Throughout the last three seasons of The Crown, the acclaimed Netflix show has managed to portray the British Monarchy with clear-headed proximity and consciousness. The latest 10 episode season continues its dramatisation of the Queen Elizabeth II, taking off from 1979 and ending at 1990. The main cast, accordingly, has remained the same from Season 3, with Olivia Colman and Tobias Menzies returning as Elizabeth and Prince Philip, Helena Bonham Carter as Princess Margaret, Josh O’Connor and Erin Doherty as Princess Charles and Princess Anne respectively. This time around, they are joined by two formidable icons, Prime Minister Margaret Thatcher and Princess Diana- derailing ideas and dismantling age-old traditions of royalty to make the ballsiest, most ravishing series yet.
The focus, as evident in the often deliberately palpable interplay of metaphors and themes in Peter Morgan’s screenplay, has always remained on the institution. In this season too, the episodic structure remains playfully close to the monarch, or at least tries to. ‘Fagan’ and ‘Favourites’ (a play on Colman’s Academy winning act in ‘The Favourite’) belong to Colman’s Queen, and she gives a surprisingly distant, refined performance this time around. But bless her heart, it is Diana that takes the ball.
Keeping in tandem with her real life persona of a natural show-stealer, The Crown’s Princess Diana has an equally electrifying presence. Played by Emma Corrin with incandescence and poise, she is the star of this season, taking hold of the core tenderness of Diana perfectly, switching from innocent and playful to lost and achingly vulnerable with tremendous poise. The Crown covers her initial years before becoming a princess with clarity, and storms onto the image as a princess with delicious dramatisation. “Fairytale” and “Avalanche” belong just to Diana, just as “The Balmoral Test” and “Terra Nullius”. The episodes are exacting in their precision, moving from one scene to another without any iota of chasm. It seems as if the creators fully understand that this time around, they have finally come to the better part of history, as so much of it is still ingrained in our cultural memory. We all know where it leads to.
The cue here is keeping a balance. With Diana, the creators have to keep in touch with the other imprints of the British history too, and it is here where Margaret Thatcher arrives. In Anderson’s hands however, Thatcher becomes somewhat of an old puzzle- the voice, the hairdo- everything is matched from toe to toe, and yet, Anderson’s performance falls short of a transformation. In “The Balmoral Test” and “48:1” we observe how nonchalantly Thatcher stands her own ground and effectively creates her own rules. The episodes are brilliant in giving us a peek into a more tethering, funny Thatcher, as with the blistering and chilling side- Anderson marvelously does the low curtsies to the Queen, and her gait is just as precise. The scenes that involve a face-off between the Queen and the Prime Minister (and there are many) are a delight- packed with quiet explosions of their differences and ethics.

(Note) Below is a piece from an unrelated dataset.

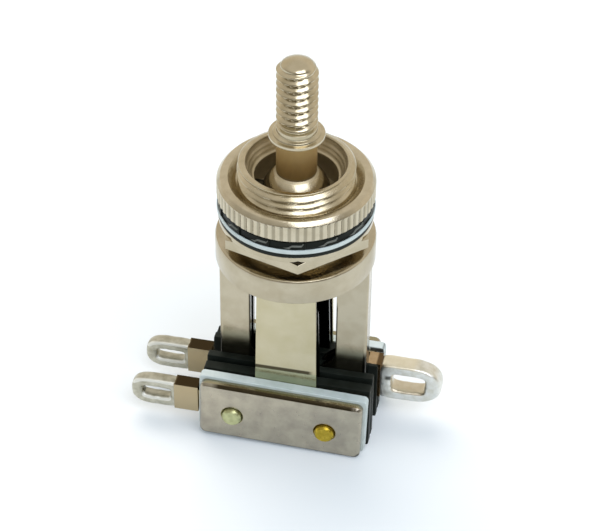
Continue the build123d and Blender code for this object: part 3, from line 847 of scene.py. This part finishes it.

Whereas most shows try to cram in as much as possible, The Crown headlines some of the most smartest narrative choices. The one that would top in this season would be to not dramatise the richly scrutinized royal wedding, but to leave it just there. We know exactly what took place on that day, so that does not require any further information there. Instead the assassination of Lord Mountbatten, the pre-wedding lunch of Diana with Camilla (an apt Emerald Fennell), the bulimia that Diana suffers from, and the war over the Falkland Islands- make for terrific interpretations. Particularly unsparing is “The Hereditary Principle” where royal secrets/cousins are taken out of the shadow. Unsurprisingly, it ticks all the usual departments with style- Amy Roberts’ costumes are magnificent, and the original soundtrack of Martin Phipps give the episodes a dizzying swell.
Needless to say, with this season Netflix has struck nothing less of a sensation. Benjamin Caron’s assured direction is richly mounted and framed with breathtaking eye for colour- one can only imagine how well The Crown would make for gorgeously long, late-night viewings. Aided with a vastly brilliant supporting cast- Josh O’Connor and Helena Bonham Carter warrant special attention here, this season is unarguably the best yet. As with fine television, it leaves us with good old drama- and a lot to savour to. The questions it asks through the time it chooses to represent are painfully resonant still now- the price one pays for putting duty over choice, the relevance of an institution, and the choice to break out. How far have we come ahead from these fundamental questions? Are these figures for adulation, for striving towards an ideal- or are they a reflection of the most basic of our conscious framework?
One can only anticipate how the next cast will roll in with the next season. Till then, savour it and ask these questions.